# Data for processing:
.....
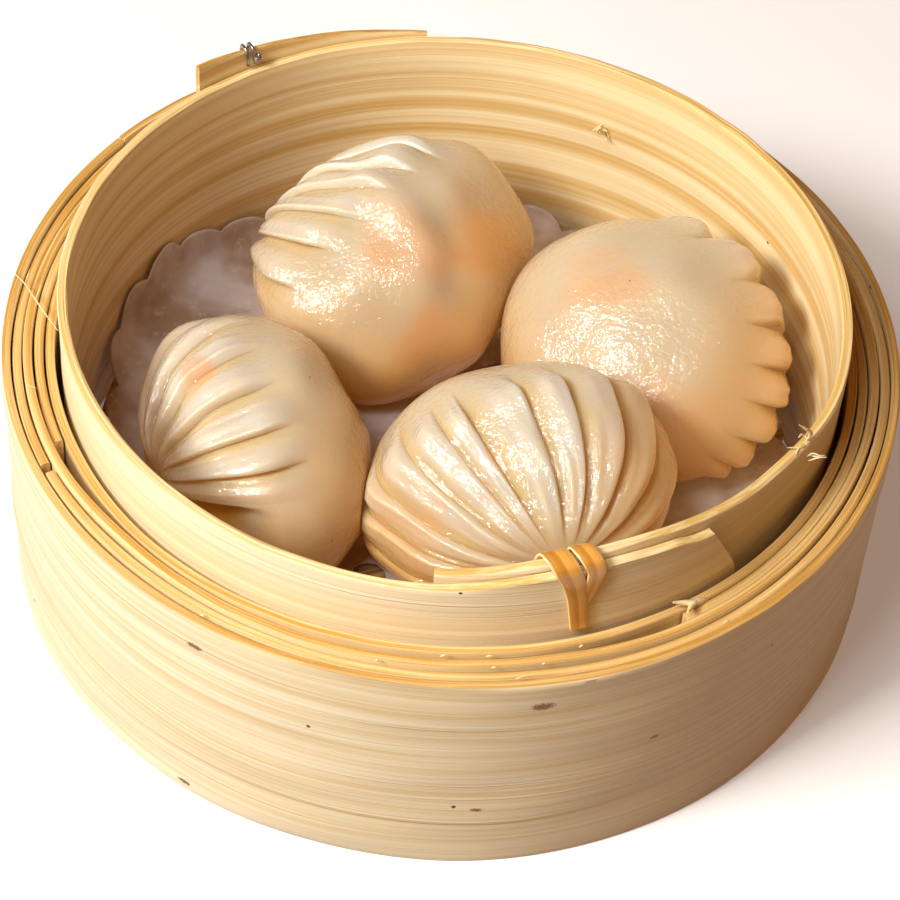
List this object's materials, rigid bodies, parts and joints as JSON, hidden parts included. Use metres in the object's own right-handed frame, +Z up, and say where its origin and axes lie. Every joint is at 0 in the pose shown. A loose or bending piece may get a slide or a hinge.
.....
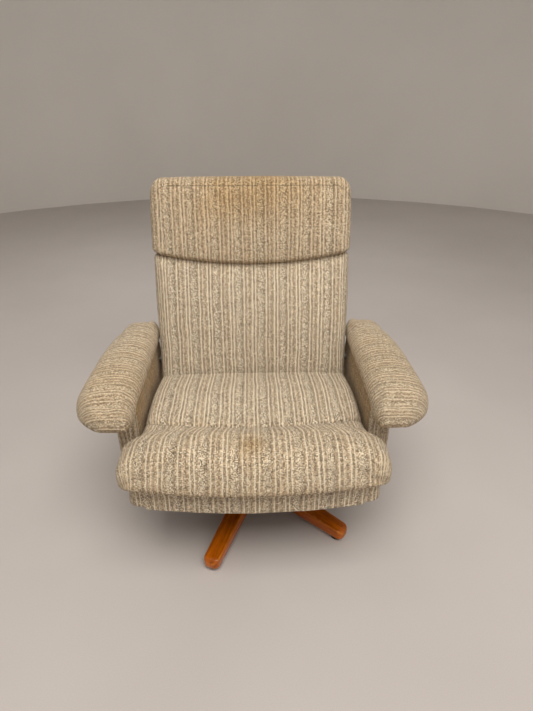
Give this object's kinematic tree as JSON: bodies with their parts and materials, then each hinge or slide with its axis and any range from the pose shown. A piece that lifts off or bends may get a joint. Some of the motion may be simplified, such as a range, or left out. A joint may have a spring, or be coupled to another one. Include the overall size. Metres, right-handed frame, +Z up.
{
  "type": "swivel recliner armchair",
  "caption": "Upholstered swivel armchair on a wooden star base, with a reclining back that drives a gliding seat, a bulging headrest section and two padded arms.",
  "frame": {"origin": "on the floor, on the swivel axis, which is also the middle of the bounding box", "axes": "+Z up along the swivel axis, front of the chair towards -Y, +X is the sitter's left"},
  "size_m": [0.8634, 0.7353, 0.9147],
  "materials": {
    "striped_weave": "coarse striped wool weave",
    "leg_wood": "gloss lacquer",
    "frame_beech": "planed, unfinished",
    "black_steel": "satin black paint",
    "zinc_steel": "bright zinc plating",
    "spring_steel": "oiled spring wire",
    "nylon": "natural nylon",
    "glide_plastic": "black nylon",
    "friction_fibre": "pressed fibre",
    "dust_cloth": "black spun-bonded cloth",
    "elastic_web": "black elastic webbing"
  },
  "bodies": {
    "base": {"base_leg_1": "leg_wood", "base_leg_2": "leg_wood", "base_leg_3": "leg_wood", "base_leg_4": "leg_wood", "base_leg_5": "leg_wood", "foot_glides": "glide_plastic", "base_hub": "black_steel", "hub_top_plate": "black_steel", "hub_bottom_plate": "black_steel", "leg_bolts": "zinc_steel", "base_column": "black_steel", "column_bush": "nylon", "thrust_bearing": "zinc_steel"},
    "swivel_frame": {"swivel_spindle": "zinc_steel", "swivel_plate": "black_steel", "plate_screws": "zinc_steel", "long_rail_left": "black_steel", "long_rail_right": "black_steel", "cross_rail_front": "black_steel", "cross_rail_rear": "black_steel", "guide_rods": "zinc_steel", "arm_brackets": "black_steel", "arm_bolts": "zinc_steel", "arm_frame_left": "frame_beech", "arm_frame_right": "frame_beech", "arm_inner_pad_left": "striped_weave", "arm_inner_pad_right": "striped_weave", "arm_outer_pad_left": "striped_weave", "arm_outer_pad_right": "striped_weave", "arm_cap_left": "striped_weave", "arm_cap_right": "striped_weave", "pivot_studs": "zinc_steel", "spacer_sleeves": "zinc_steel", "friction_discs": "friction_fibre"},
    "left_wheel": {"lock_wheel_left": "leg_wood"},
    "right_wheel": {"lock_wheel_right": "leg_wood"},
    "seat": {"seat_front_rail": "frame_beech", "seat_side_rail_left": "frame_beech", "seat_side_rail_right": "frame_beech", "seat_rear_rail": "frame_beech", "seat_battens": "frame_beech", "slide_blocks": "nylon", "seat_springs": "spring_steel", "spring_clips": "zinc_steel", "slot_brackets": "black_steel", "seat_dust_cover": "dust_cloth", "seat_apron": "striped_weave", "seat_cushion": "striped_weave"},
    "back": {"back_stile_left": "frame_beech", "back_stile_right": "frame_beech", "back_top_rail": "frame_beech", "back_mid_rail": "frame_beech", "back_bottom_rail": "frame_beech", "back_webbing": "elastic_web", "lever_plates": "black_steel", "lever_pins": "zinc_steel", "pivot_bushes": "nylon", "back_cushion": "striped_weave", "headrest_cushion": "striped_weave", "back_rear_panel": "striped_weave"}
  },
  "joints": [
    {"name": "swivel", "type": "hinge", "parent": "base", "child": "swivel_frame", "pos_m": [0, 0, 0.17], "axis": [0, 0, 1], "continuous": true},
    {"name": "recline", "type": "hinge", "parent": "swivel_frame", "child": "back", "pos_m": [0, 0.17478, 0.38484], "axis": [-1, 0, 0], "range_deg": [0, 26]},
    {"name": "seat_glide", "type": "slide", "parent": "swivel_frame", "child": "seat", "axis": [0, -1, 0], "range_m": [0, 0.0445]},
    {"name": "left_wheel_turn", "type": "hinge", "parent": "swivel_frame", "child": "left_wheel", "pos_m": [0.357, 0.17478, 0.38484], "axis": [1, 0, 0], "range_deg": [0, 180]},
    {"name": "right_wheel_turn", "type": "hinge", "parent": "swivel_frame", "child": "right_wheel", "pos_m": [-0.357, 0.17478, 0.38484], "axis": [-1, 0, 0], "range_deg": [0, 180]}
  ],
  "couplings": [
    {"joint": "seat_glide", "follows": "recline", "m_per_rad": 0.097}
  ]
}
.....
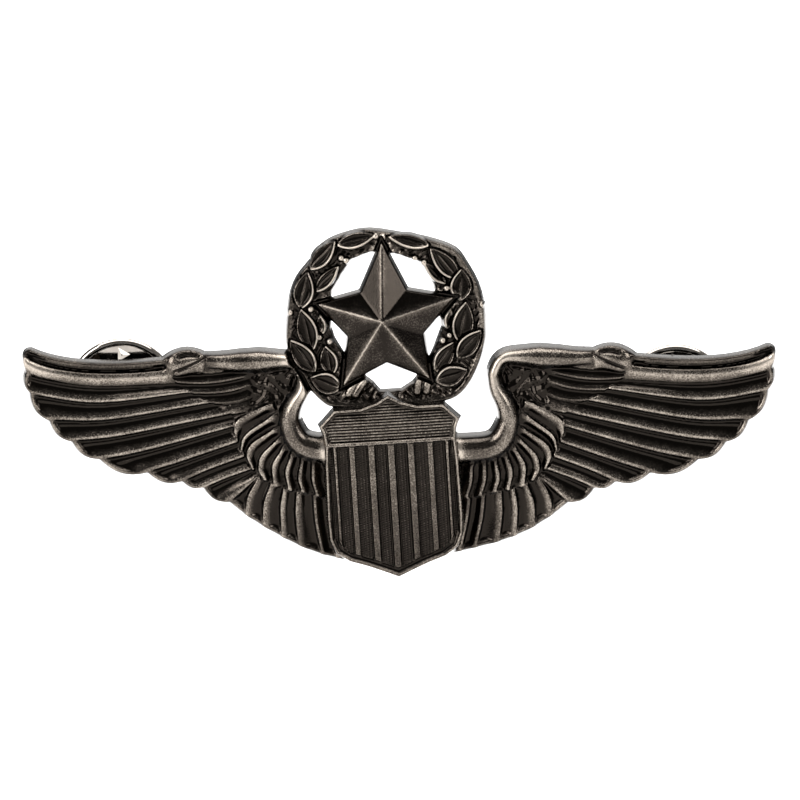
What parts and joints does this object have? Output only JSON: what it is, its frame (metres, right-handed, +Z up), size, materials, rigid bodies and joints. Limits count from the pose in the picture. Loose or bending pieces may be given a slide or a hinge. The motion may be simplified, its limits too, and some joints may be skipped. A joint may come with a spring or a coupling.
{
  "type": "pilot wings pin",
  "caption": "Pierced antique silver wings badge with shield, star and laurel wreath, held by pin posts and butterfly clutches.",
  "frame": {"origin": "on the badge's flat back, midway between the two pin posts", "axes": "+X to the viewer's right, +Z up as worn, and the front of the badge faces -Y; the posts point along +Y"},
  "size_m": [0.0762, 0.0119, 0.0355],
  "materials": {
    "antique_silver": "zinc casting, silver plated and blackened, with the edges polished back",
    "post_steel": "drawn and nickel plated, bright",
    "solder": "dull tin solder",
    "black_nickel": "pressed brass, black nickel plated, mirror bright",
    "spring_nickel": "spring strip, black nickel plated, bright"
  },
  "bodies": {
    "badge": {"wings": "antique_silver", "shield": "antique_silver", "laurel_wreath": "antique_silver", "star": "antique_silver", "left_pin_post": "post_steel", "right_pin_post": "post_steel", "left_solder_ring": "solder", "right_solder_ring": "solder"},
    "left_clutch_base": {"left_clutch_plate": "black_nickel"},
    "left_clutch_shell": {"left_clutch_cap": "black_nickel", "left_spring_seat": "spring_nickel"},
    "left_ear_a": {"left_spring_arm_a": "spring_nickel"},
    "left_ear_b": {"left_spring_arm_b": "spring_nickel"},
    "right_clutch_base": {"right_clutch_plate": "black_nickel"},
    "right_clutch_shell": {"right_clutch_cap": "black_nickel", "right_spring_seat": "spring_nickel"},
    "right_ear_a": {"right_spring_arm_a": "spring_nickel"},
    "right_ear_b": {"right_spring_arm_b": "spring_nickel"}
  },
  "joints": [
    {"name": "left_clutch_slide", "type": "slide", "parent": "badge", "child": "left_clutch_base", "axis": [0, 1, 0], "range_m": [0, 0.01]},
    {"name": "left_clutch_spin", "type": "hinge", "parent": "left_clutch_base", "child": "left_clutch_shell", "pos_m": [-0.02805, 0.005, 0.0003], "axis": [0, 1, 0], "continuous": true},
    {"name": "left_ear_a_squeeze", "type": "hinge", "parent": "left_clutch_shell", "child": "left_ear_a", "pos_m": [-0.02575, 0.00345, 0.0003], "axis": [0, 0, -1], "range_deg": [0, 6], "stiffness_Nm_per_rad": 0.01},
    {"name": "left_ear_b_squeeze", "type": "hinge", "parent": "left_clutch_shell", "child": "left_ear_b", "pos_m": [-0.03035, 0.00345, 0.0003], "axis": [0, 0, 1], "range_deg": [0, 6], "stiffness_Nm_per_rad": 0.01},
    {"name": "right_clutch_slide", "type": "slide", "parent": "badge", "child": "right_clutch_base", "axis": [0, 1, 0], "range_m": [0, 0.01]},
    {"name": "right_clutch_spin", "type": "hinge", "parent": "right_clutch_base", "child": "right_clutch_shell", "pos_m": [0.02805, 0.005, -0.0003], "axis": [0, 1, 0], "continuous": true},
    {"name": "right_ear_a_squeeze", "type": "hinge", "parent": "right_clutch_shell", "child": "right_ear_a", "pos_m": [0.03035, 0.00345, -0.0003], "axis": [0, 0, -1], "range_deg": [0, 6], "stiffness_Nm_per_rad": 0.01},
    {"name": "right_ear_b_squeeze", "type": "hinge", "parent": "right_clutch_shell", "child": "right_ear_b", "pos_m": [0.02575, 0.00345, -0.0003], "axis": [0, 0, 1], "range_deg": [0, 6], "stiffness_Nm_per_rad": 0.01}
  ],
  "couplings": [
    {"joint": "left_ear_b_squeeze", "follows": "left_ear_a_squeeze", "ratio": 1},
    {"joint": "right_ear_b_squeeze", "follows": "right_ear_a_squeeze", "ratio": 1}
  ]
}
.....
# Exercise brief:
From the entries above, collect every line with the string "parts" in it.

# Result below:
List this object's materials, rigid bodies, parts and joints as JSON, hidden parts included. Use metres in the object's own right-handed frame, +Z up, and say where its origin and axes lie. Every joint is at 0 in the pose shown. A loose or bending piece may get a slide or a hinge.
Give this object's kinematic tree as JSON: bodies with their parts and materials, then each hinge or slide with its axis and any range from the pose shown. A piece that lifts off or bends may get a joint. Some of the motion may be simplified, such as a range, or left out. A joint may have a spring, or be coupled to another one. Include the overall size. Metres, right-handed frame, +Z up.
What parts and joints does this object have? Output only JSON: what it is, its frame (metres, right-handed, +Z up), size, materials, rigid bodies and joints. Limits count from the pose in the picture. Loose or bending pieces may be given a slide or a hinge. The motion may be simplified, its limits too, and some joints may be skipped. A joint may come with a spring or a coupling.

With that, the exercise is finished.